# Dulcimers players



## daddyhoney (Dec 4, 2006)

I have been considering learning the mountain dulcimer and I may even make one. There are plenty of kits available to build for both mountain and hammer dulcimers. I could use some selection guidance from anyone that may play either of these instruments. Always looking to reduce the learning curve where ever I can. Thanks, Gary


----------



## baytownboy (Jul 24, 2009)

I have one for sale, pm me.


----------



## Rawpower (Jul 4, 2011)

Dulcimers are fun to play.You need to buy a song book that is specifically for Dulcimers. The tuning is different that a guitar. They have Dulcimer clubs here in Houston and some of them give free lessons. Most of these clubs meet once a month and jam together.

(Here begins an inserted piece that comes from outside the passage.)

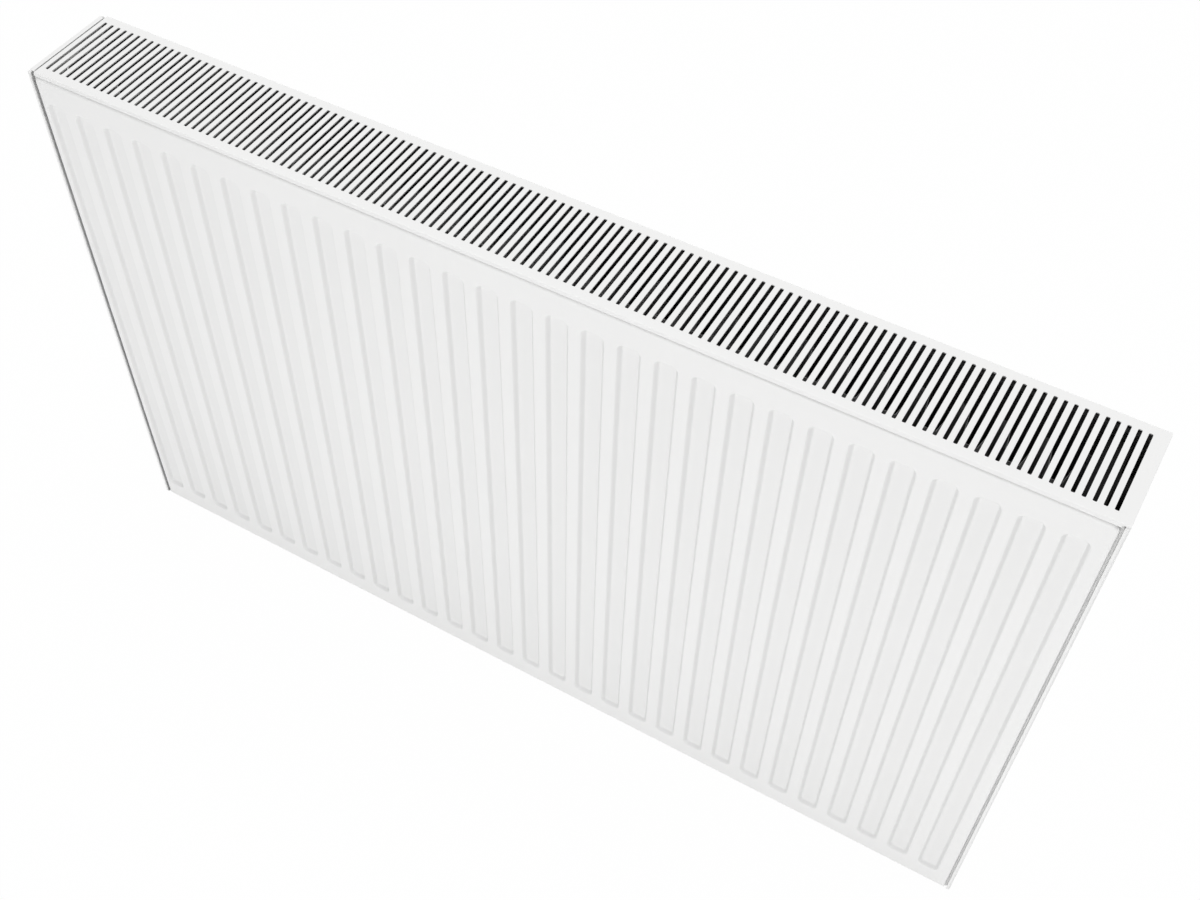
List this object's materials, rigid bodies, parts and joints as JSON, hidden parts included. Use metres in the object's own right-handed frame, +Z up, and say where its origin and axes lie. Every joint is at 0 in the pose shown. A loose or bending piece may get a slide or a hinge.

http://www.texasdulcimer.net/clubs.html


----------



## daddyhoney (Dec 4, 2006)

Thanks for the link.


----------



## baytownboy (Jul 24, 2009)

Another satisfied customer, thanx, hope you enjoy the dulcimer and the unalike,. Nice visit with you, Doyle



daddyhoney said:


> I have been considering learning the mountain dulcimer and I may even make one. There are plenty of kits available to build for both mountain and hammer dulcimers. I could use some selection guidance from anyone that may play either of these instruments. Always looking to reduce the learning curve where ever I can. Thanks, Gary


----------



## baytownboy (Jul 24, 2009)

Test


----------